** start of Extracted entries **

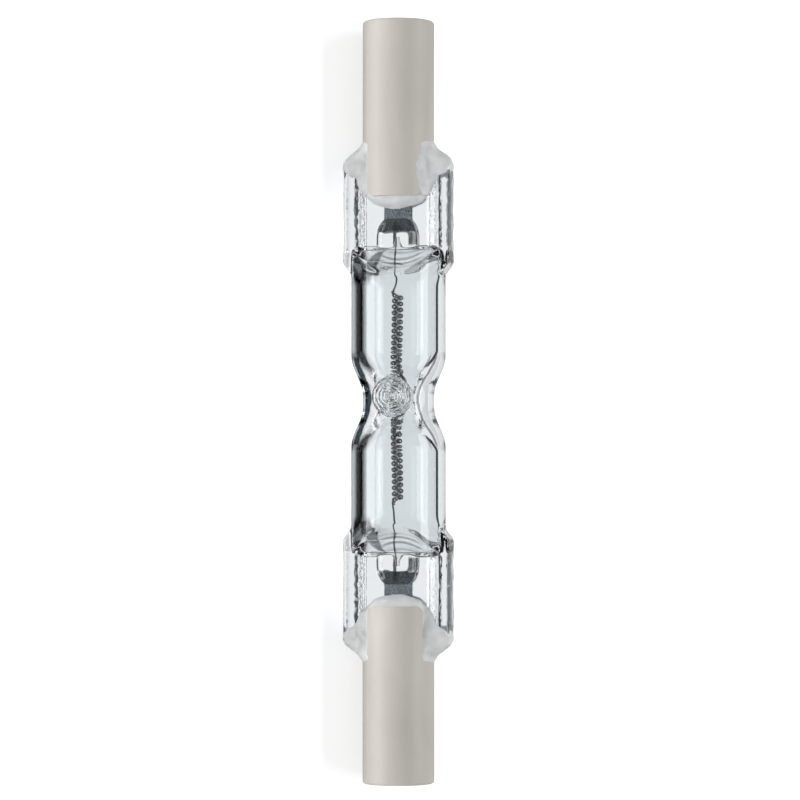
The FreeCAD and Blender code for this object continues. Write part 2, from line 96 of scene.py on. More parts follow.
class Shell:
    """Points and faces that grow part by part."""

    def __init__(self):
        self.points = []
        self.faces = []

    def add(self, points, faces):
        base = len(self.points)
        self.points += points
        self.faces += [tuple(base + corner for corner in face) for face in faces]


def mesh_of(name, points, faces):
    mesh = bpy.data.meshes.new(name)
    mesh.from_pydata([tuple(point) for point in points], [], faces)
    mesh.update()
    return mesh


def in_scene(name, data):
    """An object with this mesh, light or camera, in the scene."""
    thing = bpy.data.objects.new(name, data)
    bpy.context.scene.collection.objects.link(thing)
    return thing


def mark_sharp(mesh, degrees):
    """Edges that bend more than this stay sharp."""
    work = bmesh.new()
    work.from_mesh(mesh)
    for edge in work.edges:
        if len(edge.link_faces) == 2 and edge.calc_face_angle(0) > math.radians(degrees):
            edge.smooth = False
    work.to_mesh(mesh)
    work.free()


def as_object(name, points, faces, sharp_deg):
    """A smooth object from points in the lamp's millimetres."""
    mesh = mesh_of(name, points, faces)
    mesh.transform(LAY)
    mesh.validate()
    mesh.update()
    mesh.shade_smooth()
    mark_sharp(mesh, sharp_deg)
    return in_scene(name, mesh)


def tube_faces(rings, around, flip=False):
    """Quads between rings of points, one ring after another."""
    faces = []
    for ring in range(rings - 1):
        for step in range(around):
            a = ring * around + step
            b = ring * around + (step + 1) % around
            face = (a, a + around, b + around, b)
            faces.append(face[::-1] if flip else face)
    return faces


def closed_tube(rings, around, flip=False):
    """The same, and a fan at each end round one of the two points that follow the rings."""
    faces = tube_faces(rings, around, flip)
    for end in (0, 1):
        middle = rings * around + end
        for step in range(around):
            a = end * (rings - 1) * around + step
            b = end * (rings - 1) * around + (step + 1) % around
            faces.append((a, b, middle) if bool(end) == flip else (b, a, middle))
    return faces


def lathe(profile, around):
    """Rings of points from a profile of (x, r) turned about X."""
    points = []
    for x, r in profile:
        for step in range(around):
            angle = 2 * math.pi * step / around
            points.append((x, r * math.cos(angle), r * math.sin(angle)))
    return points


def facing_a(points):
    """The same points at the other end, turned half round Z."""
    return [(-x, -y, z) for x, y, z in points]


def kept_low(points):
    """The same points, none of them lower or wider than the lamp may lie."""
    points = np.array(points)
    c, s = math.cos(ROLL), math.sin(ROLL)
    wide = np.clip(points[:, 1] * c - points[:, 2] * s, -LYING_HALF_W, LYING_HALF_W)
    high = np.clip(points[:, 1] * s + points[:, 2] * c, -LYING_HALF_H, LYING_HALF_H)
    points[:, 1], points[:, 2] = wide * c + high * s, high * c - wide * s
    return points


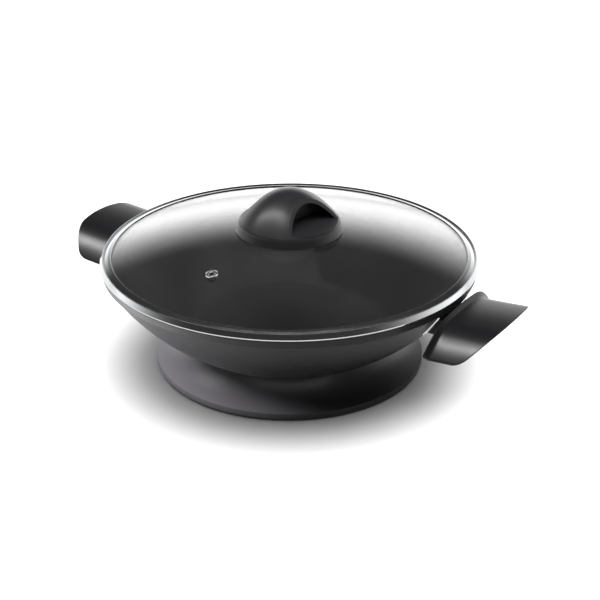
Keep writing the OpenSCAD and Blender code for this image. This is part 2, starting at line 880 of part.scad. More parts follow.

** end of Extracted entries **

▸ Given request:
Output only the lines from the top of the entries through the one holding "return thing", copied exactly.

▸ The solution:
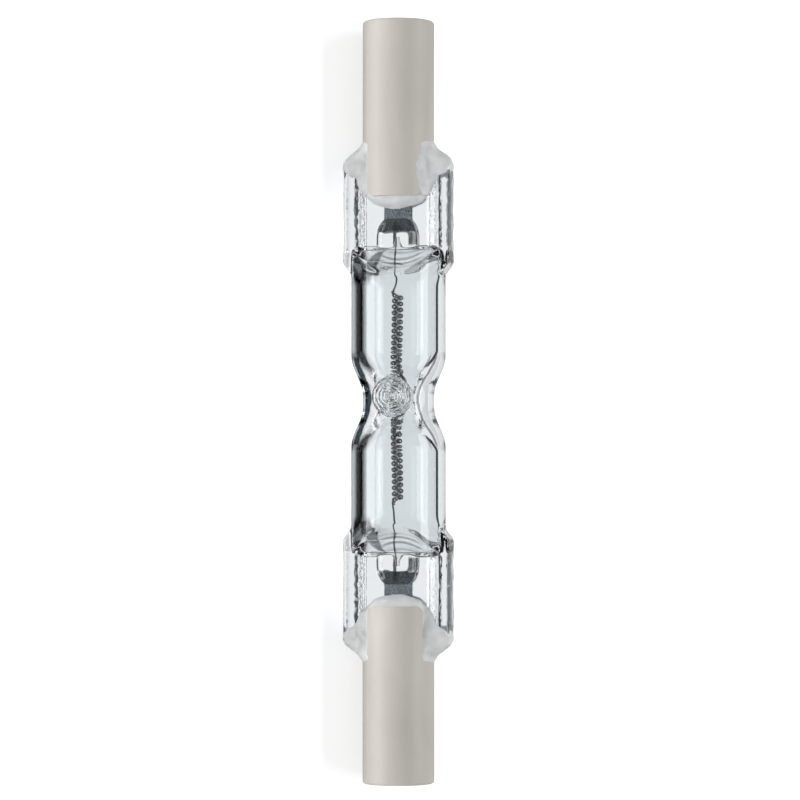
The FreeCAD and Blender code for this object continues. Write part 2, from line 96 of scene.py on. More parts follow.
class Shell:
    """Points and faces that grow part by part."""

    def __init__(self):
        self.points = []
        self.faces = []

    def add(self, points, faces):
        base = len(self.points)
        self.points += points
        self.faces += [tuple(base + corner for corner in face) for face in faces]


def mesh_of(name, points, faces):
    mesh = bpy.data.meshes.new(name)
    mesh.from_pydata([tuple(point) for point in points], [], faces)
    mesh.update()
    return mesh


def in_scene(name, data):
    """An object with this mesh, light or camera, in the scene."""
    thing = bpy.data.objects.new(name, data)
    bpy.context.scene.collection.objects.link(thing)
    return thing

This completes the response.